Clamorworld Exclusive: Equality For Women Is Not About Special Reservations

 

 

It is obvious that as most other women, I was outraged by the acutely sexist Outlook write-up about IAS Officer, Smita Sabharwal, titled ‘No Boring Babu’. Somehow the volume of work that she has done thus far, her dedication and hardwork all seemed to be belittled by the mere fact that she is good looking, wears pretty sarees or carries herself beautifully.

That really set me thinking about the popular notions about women and that have become almost an indelible part of our psyche. The belief is if a women is professionally accomplished, she’s got to be dowdy looking, most times overweight, not wearing fancy clothes and the hair all over the place or strictly pinned in a bun. If you are svelte, pretty and well turned out and are a woman then surely you do not have the grey matter to match the looks or even if you have no one’s really bothered to find out. You are a trophy ‘arm candy’ and that is what matter!

 This is where I question the so called apparent modernity in our thoughts. Despite loads of degree, tons of books and many thousands of debate, the society so easily treats the woman more as a commodity. Equality for women was never about reserving special seats in the parliament, make a special quota in the job market or being treated specially (read differently). It is almost like the concept of secularism in the context of religion. You cannot be secular if you give more favours to individuals from a different religion. Secularism is that context where religion will stop mattering anywhere outside your house and your inner self.

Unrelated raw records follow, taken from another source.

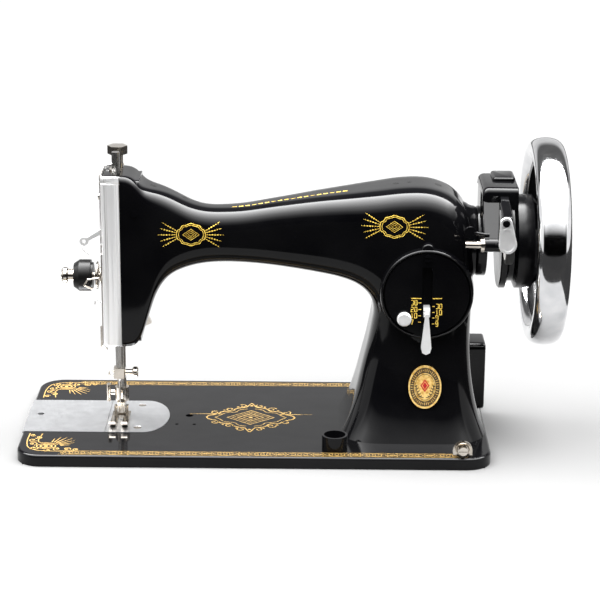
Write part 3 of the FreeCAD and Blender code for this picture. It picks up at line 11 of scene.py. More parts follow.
import bpy
import numpy as np
from mathutils import Matrix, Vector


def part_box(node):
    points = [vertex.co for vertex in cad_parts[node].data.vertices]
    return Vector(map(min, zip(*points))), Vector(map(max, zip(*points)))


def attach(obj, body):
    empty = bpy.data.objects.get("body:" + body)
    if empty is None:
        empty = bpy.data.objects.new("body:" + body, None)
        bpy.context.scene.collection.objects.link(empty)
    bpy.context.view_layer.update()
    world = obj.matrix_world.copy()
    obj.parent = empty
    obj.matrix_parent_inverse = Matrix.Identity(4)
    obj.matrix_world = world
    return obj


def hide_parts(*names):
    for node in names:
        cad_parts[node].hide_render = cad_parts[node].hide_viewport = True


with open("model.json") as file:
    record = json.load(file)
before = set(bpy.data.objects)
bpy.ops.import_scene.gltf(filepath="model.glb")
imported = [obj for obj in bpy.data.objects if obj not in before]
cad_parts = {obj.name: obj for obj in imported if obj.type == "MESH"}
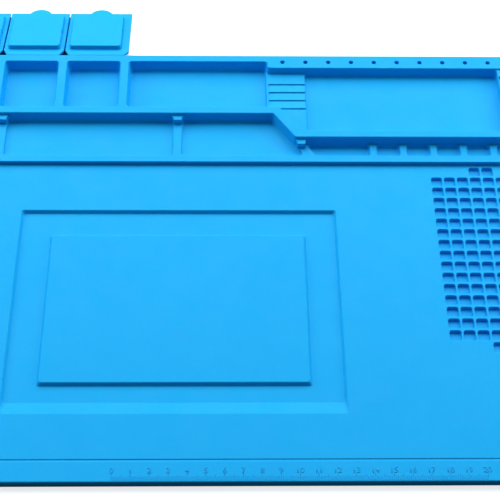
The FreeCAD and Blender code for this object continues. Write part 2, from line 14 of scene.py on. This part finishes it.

Similarly to all those proponents of women’s right, calling for equal rights, ‘apni soch badlo’ change your approach. Giving equal rights to women is not about clicking selfie with your daughter but rather bringing up your daughter as well as your son, more importantly stop differentiating them.

Why does a woman still have to fill her husband’s name or father’s name in most official documents? Why does most matrimonial ads still call for smart convent educated homely bride? Why is a woman’s incompetence in kitchen still sneered at? Why is a kitchen still considered out of bounds for men in even modern Indian houses?

If we do discuss Smita Sabharwal let it be about her competence or incompetence as a public servant. How come I have never come across an article about a nattily dressed babu? I rest my case here, the rest is for you to decide. Change is imminent but I firmly believe how to bring it on will be what makes the difference.